Here is an essay by Frederica Matthewes-Green expressing an Orthodox perspective on the ordination of women.

The words that jumped out of the essay for me were these:
“I don’t mind if Protestant denominations want to ordain women. Many times, this just means allowing them to do things Orthodox women have always done.”
I am intrigued by one thing in the conversation that has been taking place in LMC regarding this issue. It seems that we have leaped over a more fundamental theological issue in the conversation. That is, what is the theological significance of ordination? Since the word is not used in the New Testament, what sources are we drawing from to guide our thinking on what the meaning of ordination is? I have heard the pragmatic answers, but I have yet to hear a deeper engagement with Scripture and Tradition.
At the LMC Leadership Assembly, time was spent considering what missional authority might look like. A question for me is this–what is the relationship between missional authority and ordination. I would assume that one could have missional authority without being ordained. What then is the authority that comes with ordination and how is it distinct from missional authority?
4 Comments leave one →
  1. Chris Landes permalink
    March 30, 2007 6:57 pm

    Two interesting stories about MCUSA’s response to the Lancaster Menn. Conference vote are at:


  2. April 11, 2007 6:44 pm

    Yes, I fully agree with that sentiment of Frederica Matthews-Green. Ordination means different things in different denominations. At one point some Anglicans held a vew of bishops, priests and deacons (the ordained ministries) that were quite close to Orthodoxy, but by the time they got round to ordaining women they didn’t know what they were ordaining them to, and they didn’t want to know. And Methodists and Congregationalists and Presbyterians and Baptists and Pentecostals all have different ideas.

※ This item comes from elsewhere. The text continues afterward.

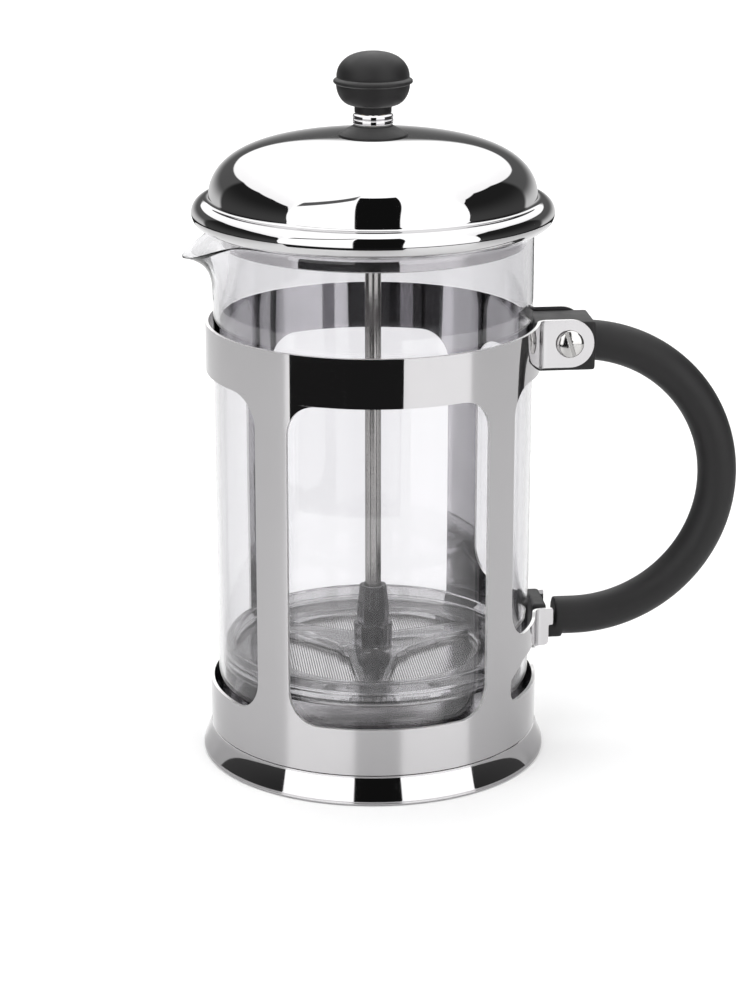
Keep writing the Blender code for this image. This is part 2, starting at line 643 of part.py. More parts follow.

    Have you ever read Ralph Winter’s essay on “Two redemptive structures”? You should be able to find it on the web somewhere with a Googole search. It’s not an Orthodox source, but it does give a rough idea of the distinction.

    There are the local church ministries of Bishops, Priests and Deacons, they are ministries of order, and so people are ordained to them, and trained for them. That is the “three-fold ministry.

    But the charismatic (or missional, if you prefer) ministries, the five-fold ministry of apostles, prophets, evangelists, pastor/teachers is different. One is not ordained to those, they come directly from the Holy Spirit and are recognised by the church. And you find women in them as well as males. St Nina of Georgia was an apostle, so was St Mary Magdalene. St Mary Madalene was not ordained, she was just in the right place at the right time, a witness to the resurrection.

    I could go on long, too long, so better stop.

  3. lancastertheoblogy permalink
    April 11, 2007 7:14 pm

    Thanks for your visit and comments. I will look up the essay by Ralph Winter.

    “they (ministries in the missional/charismatic expressions of church) come directly from the Holy Spirit and are recognised by the church.”

    Interesting. In our local ecclesial context, Lancaster Mennonite Conference, the point of tension arises on the question of ordination of women. It seems the issue is not surrounding has the Holy Spirit given gifts to women, but rather should they be ordained. This stance seems to be inconsistent with the more missional/charismatic understanding of order in the Anabaptist movement.

  4. April 12, 2007 8:16 am

    You can find Winter’s article here. If the link doesn’t work, just type “winter redemptive structures” into Google.

    I’m not really familiar enough with Mennonite ecclesiology to comment on ordination, but I suspect that the question is not “Why should we ordain women?” but rather “Why do we ordain males?”

    What are ordained ministers called, and what are they expected to be and do?